## WHAT THE TASK ASKS
Write out the material below exactly, beginning at the line that contains "record = json.load(file)" and ending with its last line, both ends included; write nothing else.

## DATA SHOWN
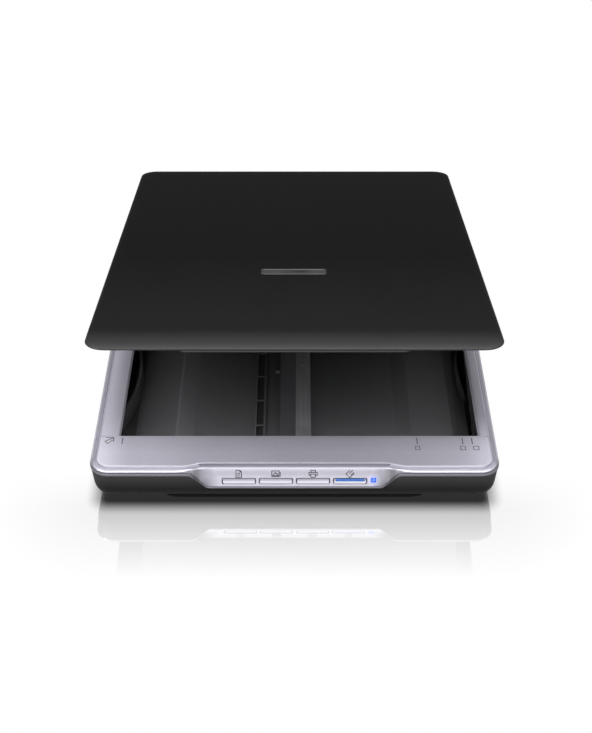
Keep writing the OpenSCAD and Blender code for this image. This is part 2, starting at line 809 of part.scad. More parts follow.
module drive_motor() {
    color("#b4b4b8") translate([motor_x, home_y, 0]) difference() {
        union() {
            rod(0, 0, 8.5, 5.4, 10.9);
            rod(0, 0, 2.4, 10.8, 11.6);
            box(-2.6, 2.6, -13.2, 13.2, 10.1, 10.9);
        }
        for (s = [-1, 1]) rod(0, s * 11, 1.1, 9, 12);
        rod(0, 0, 0.8, 6.4, 12);
    }
}

module motor_screws() {
    color("#8c8c90") translate([motor_x, home_y, 0]) for (s = [-1, 1]) {
        rod(0, s * 11, 1.8, 9.3, 10.1);
        rod(0, s * 11, 0.8, 9.8, 13.6);
    }
}

module gear_axles() {
    color("#d0d0d4") translate([0, home_y, 0]) {
        rod(drive_x, 0, 1, 6.15, tray_z - 0.4);
        rod(compound_x, 0, 1, 10.6, tray_z - 0.4);
    }
}

module axle_clips() {
    color("#707074") translate([0, home_y, 0]) for (c = [[drive_x, 6.2], [compound_x, 10.7]])
        difference() {
            rod(c[0], 0, 1.9, c[1], c[1] + 0.3);
            rod(c[0], 0, 1, c[1] - 1, c[1] + 1);
            box(c[0] - 0.5, c[0] + 0.5, 0.5, 3, c[1] - 1, c[1] + 1);
        }
}

// ---------- sensor bar ----------

module spring_coil(wire_r, coil_r, turns, z0, z1) {
    steps = 14 * turns;
    sides = 6;
    rings = [for (i = [0:steps]) [for (k = [0:sides - 1])
        let (a = 360 * turns * i / steps, b = 360 * k / sides,
            r = coil_r + wire_r * cos(b))
        [r * cos(a), r * sin(a), z0 + wire_r + (z1 - z0 - 2 * wire_r) * i / steps + wire_r * sin(b)]]];
    points = [for (ring = rings, p = ring) p];
    sides_faces = [for (i = [0:steps - 1], k = [0:sides - 1])
        [i * sides + k, (i + 1) * sides + k, (i + 1) * sides + (k + 1) % sides,
            i * sides + (k + 1) % sides]];
    polyhedron(points, concat([[for (k = [0:sides - 1]) k]], sides_faces,
        [[for (k = [sides - 1:-1:0]) steps * sides + k]]), convexity = 10);
}

module sensor_springs() {
    color("#b8b8bc") for (s = [-1, 1]) translate([s * 85, home_y, 0])
        spring_coil(0.25, 2, 5, 12.55, cis_low - 0.05);
}

module sensor_housing() {
    color("#1c1c1e") translate([0, home_y, 0]) difference() {
        union() {
            box(-98, 98, -8, 8, cis_low, cis_top);
            box(cis_x0, cis_x1, -8, 8, 21.2, cis_top);
        }
        box(-108, 112, -5, 5, 25.9, 30);
        box(-106, 110, -0.6, 0.6, 21.6, 30);
        translate([0, -3, 0]) box(-106, 110, -1.3, 1.3, 22.4, 30);
        box(-97, 97, -5, 5, cis_low - 1, cis_low + 1.3);
        for (x = [-111, 113], y = [-6.8, 5.2]) box(x - 0.1, x + 2.1, y, y + 1.6, 26, 30);
    }
}

module rod_lens_array() {
    color("#a8c8c0") translate([0, home_y, 0]) box(-105.9, 109.9, -0.6, 0.6, 21.7, 25.4);
}

module light_guide() {
    color("#f0f4ff") translate([0, home_y - 3, 0]) box(-105.9, 109.9, -1.2, 1.2, 22.5, 25.4);
}

module sensor_cover_glass() {
    color([0.8, 0.9, 0.9, 0.35]) translate([0, home_y, 0]) box(-107.9, 111.9, -4.9, 4.9, 25.9, 26.5);
}

module sensor_board() {
    color("#1f6b3a") translate([0, home_y, 0]) box(-96.9, 96.9, -4.9, 4.9, cis_low + 0.1, cis_low + 1.3);
}

module glide_pads() {
    color("#f0f0ea") translate([0, home_y, 0])
        for (x = [-111, 113], y = [-6.8, 5.2]) box(x, x + 2, y + 0.1, y + 1.5, 26, pad_top);
}

// ---------- gear train ----------

module motor_shaft() {
    color("#d0d0d4") rod(motor_x, home_y, 0.75, 6.5, 15.1);
}

module motor_pinion() {
    color("#c8b060") translate([motor_x, home_y, 0]) difference() {
        gear(fine_module, pinion_z, 13.4, 15, 180 / pinion_z);
        rod(0, 0, 0.75, 10, 20);
    }
}

module compound_gear() {
    color("#e4e4dc") translate([compound_x, home_y, 0]) difference() {
        union() {
            gear(mid_module, compound_small_z, 11.2, 13.5, 180 / compound_small_z);
            gear(fine_module, compound_large_z, 13.4, 15);
        }
        rod(0, 0, 1 + round_gap, 10, 20);
    }
}

module drive_gear() {
    color("#e4e4dc") translate([drive_x, home_y, 0]) difference() {
        union() {
            gear(rack_module, drive_small_z, 6.6, 9.6);
            rod(0, 0, 4.4, 9.5, 11.4);
            gear(mid_module, drive_large_z, 11.3, 13.1);
            rod(0, 0, 2.4, 13, 14.8);
        }
        rod(0, 0, 1 + round_gap, 5, 20);
    }
}

lower_case();
side_frame();
front_cover();
scan_glass();
glass_tape();
calibration_strip();
guide_rail();
drive_rack();
track_screws();
main_board();
board_chips();
usb_port();
board_screws();
button_board();
tact_switches();
led_lens();
panel_cable();
sensor_cable();
rubber_feet();
case_screws();
hinge_posts();
hinge_pins();
lid_cover();
lid_inner_plate();
lid_foam();
document_mat();
hinge_leaves();
lid_screws();
lid_bumpers();
lid_badge();
button_document();
button_picture();
button_printer();
button_start();
start_stripe();
carriage_frame();
rail_shoes();
drive_motor();
motor_screws();
gear_axles();
axle_clips();
sensor_springs();
sensor_housing();
rod_lens_array();
light_guide();
sensor_cover_glass();
sensor_board();
glide_pads();
motor_shaft();
motor_pinion();
compound_gear();
drive_gear();
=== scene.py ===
"""Looks of the flatbed scanner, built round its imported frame.

Lengths are in millimetres until MM is applied.
"""

import json
import math

import bmesh
import bpy
from mathutils import Matrix, Vector


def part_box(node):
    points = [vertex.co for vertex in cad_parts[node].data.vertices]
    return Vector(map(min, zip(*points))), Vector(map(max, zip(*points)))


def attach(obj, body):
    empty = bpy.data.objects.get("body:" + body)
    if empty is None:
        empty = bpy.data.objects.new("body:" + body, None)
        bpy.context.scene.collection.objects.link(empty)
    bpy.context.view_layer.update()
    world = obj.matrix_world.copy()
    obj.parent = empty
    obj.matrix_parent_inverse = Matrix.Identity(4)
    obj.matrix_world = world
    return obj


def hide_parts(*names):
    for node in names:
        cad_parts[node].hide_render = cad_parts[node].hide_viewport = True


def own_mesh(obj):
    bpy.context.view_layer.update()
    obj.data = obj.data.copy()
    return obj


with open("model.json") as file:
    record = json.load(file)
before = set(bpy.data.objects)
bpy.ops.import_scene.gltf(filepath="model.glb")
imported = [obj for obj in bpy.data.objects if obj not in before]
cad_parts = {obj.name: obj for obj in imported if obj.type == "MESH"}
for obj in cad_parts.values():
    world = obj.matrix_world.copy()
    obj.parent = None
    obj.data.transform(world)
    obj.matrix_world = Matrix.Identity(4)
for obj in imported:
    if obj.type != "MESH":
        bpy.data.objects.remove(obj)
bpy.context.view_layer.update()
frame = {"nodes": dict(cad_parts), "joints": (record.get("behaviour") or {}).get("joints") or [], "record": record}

MM = 0.001


# ---------------------------------------------------------------- places, from the frame

def node_box(name):
    """Lowest and highest corner of a CAD node in millimetres."""
    low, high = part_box(name)
    return low / MM, high / MM


SHELL_HIGH = node_box("side_frame")[1]
HALF_W, HALF_D, DECK_Z = SHELL_HIGH
GLASS_LOW, GLASS_HIGH = node_box("scan_glass")
GLASS_TOP = GLASS_HIGH.z
POSTS_LOW, POSTS_HIGH = node_box("hinge_posts")
BODY_R = 12.0
COVER_SEAM_Y = -150.3
SEAM_GAP = 0.15
TAPE_T = 0.15
WINDOW_MARGIN = 4.2
WINDOW_REAR_MARGIN = 9.4
WINDOW_X0, WINDOW_X1 = GLASS_LOW.x + WINDOW_MARGIN, GLASS_HIGH.x - WINDOW_MARGIN
WINDOW_Y0, WINDOW_Y1 = GLASS_LOW.y + WINDOW_MARGIN, GLASS_HIGH.y - WINDOW_REAR_MARGIN
# The rear strip of the deck sits lower, so that the lid can swing.
LEDGE_Y = 170.0
LEDGE_Z = 30.2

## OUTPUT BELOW
    record = json.load(file)
before = set(bpy.data.objects)
bpy.ops.import_scene.gltf(filepath="model.glb")
imported = [obj for obj in bpy.data.objects if obj not in before]
cad_parts = {obj.name: obj for obj in imported if obj.type == "MESH"}
for obj in cad_parts.values():
    world = obj.matrix_world.copy()
    obj.parent = None
    obj.data.transform(world)
    obj.matrix_world = Matrix.Identity(4)
for obj in imported:
    if obj.type != "MESH":
        bpy.data.objects.remove(obj)
bpy.context.view_layer.update()
frame = {"nodes": dict(cad_parts), "joints": (record.get("behaviour") or {}).get("joints") or [], "record": record}

MM = 0.001


# ---------------------------------------------------------------- places, from the frame

def node_box(name):
    """Lowest and highest corner of a CAD node in millimetres."""
    low, high = part_box(name)
    return low / MM, high / MM


SHELL_HIGH = node_box("side_frame")[1]
HALF_W, HALF_D, DECK_Z = SHELL_HIGH
GLASS_LOW, GLASS_HIGH = node_box("scan_glass")
GLASS_TOP = GLASS_HIGH.z
POSTS_LOW, POSTS_HIGH = node_box("hinge_posts")
BODY_R = 12.0
COVER_SEAM_Y = -150.3
SEAM_GAP = 0.15
TAPE_T = 0.15
WINDOW_MARGIN = 4.2
WINDOW_REAR_MARGIN = 9.4
WINDOW_X0, WINDOW_X1 = GLASS_LOW.x + WINDOW_MARGIN, GLASS_HIGH.x - WINDOW_MARGIN
WINDOW_Y0, WINDOW_Y1 = GLASS_LOW.y + WINDOW_MARGIN, GLASS_HIGH.y - WINDOW_REAR_MARGIN
# The rear strip of the deck sits lower, so that the lid can swing.
LEDGE_Y = 170.0
LEDGE_Z = 30.2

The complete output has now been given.